Trejo’s art has visions of Andy Worhol, but like a shadow of society, Haylock’s most provocative pieces are small boxes.
“I am showing that not all depression is the same—some of us are in a room, sad, we look in a mirror reflecting—not knowing who we are. That’s why the mirror is in there—self-reflection. We do know that people cut themselves. You know, we are suicidal or you are just craving attention from someone when it is not the case. Some people see it as a calming way of dealing with pain. That’s why we have the razor blade and diary.”
“Now the first one looks like a person crouched over, with a bottle. What si that room showing?”
“That room depicts that that person is drinking him/herself to sleep. It si not an identifiable person and on him I have written loser, lifelessness, lies, pain, addiction, demons, lust, love, promiscuous—all of these things happen in our country.
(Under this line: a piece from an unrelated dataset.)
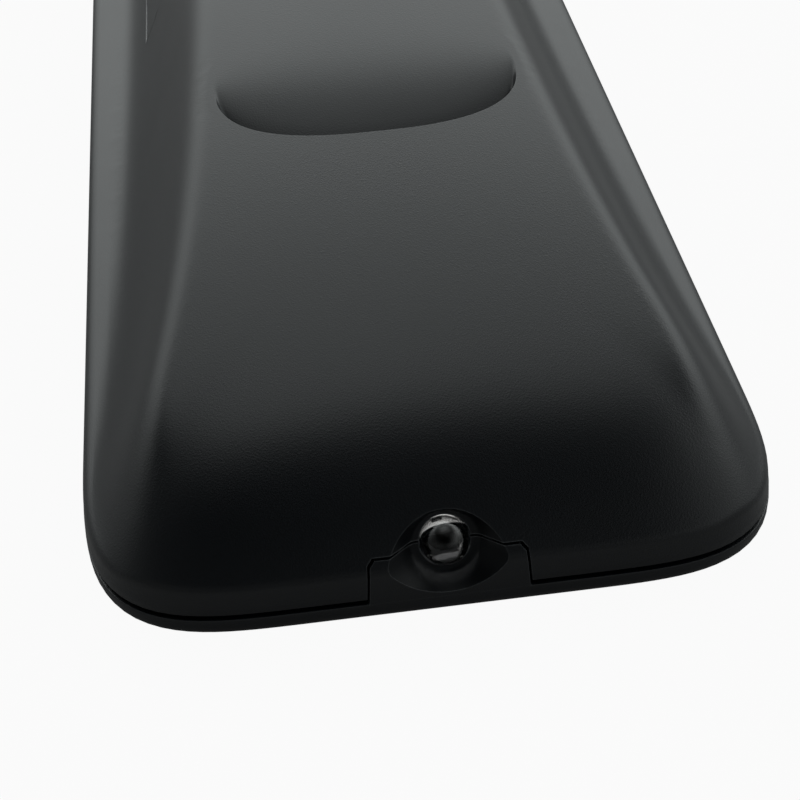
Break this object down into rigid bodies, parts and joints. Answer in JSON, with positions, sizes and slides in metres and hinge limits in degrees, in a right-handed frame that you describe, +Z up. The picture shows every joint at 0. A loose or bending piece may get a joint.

We all go through some of these things and these are the things that put us in this state.”
“What it means to me is yes society kills the teenager, but in Belize, most of the basic population are teenagers. So what I am trying to say is that it is not the older generation that are literally killing us but it’s each other. In a sense that some people aren’t as open-minded to certain stuff and when you dress a different way and listen to certain music, they put you down because they are so caught up in a Jamaican identity instead of having a Belizean identity.”
“Would you say your art—all of it—is essentially your soul; an emotional representation of who you are?
“Yes. It is also inspired by what’s around me—it’s not only me, it is what I see and hear every day. I have this personality where people confide in me and it makes what I am doing stronger. People can relate to it.”
Society Killed the Teenager Opens on Friday night at the Image Factory. Reporting for News Five, Jose Sanchez.
The two artists took six months to develop their work and it is their first major exhibition.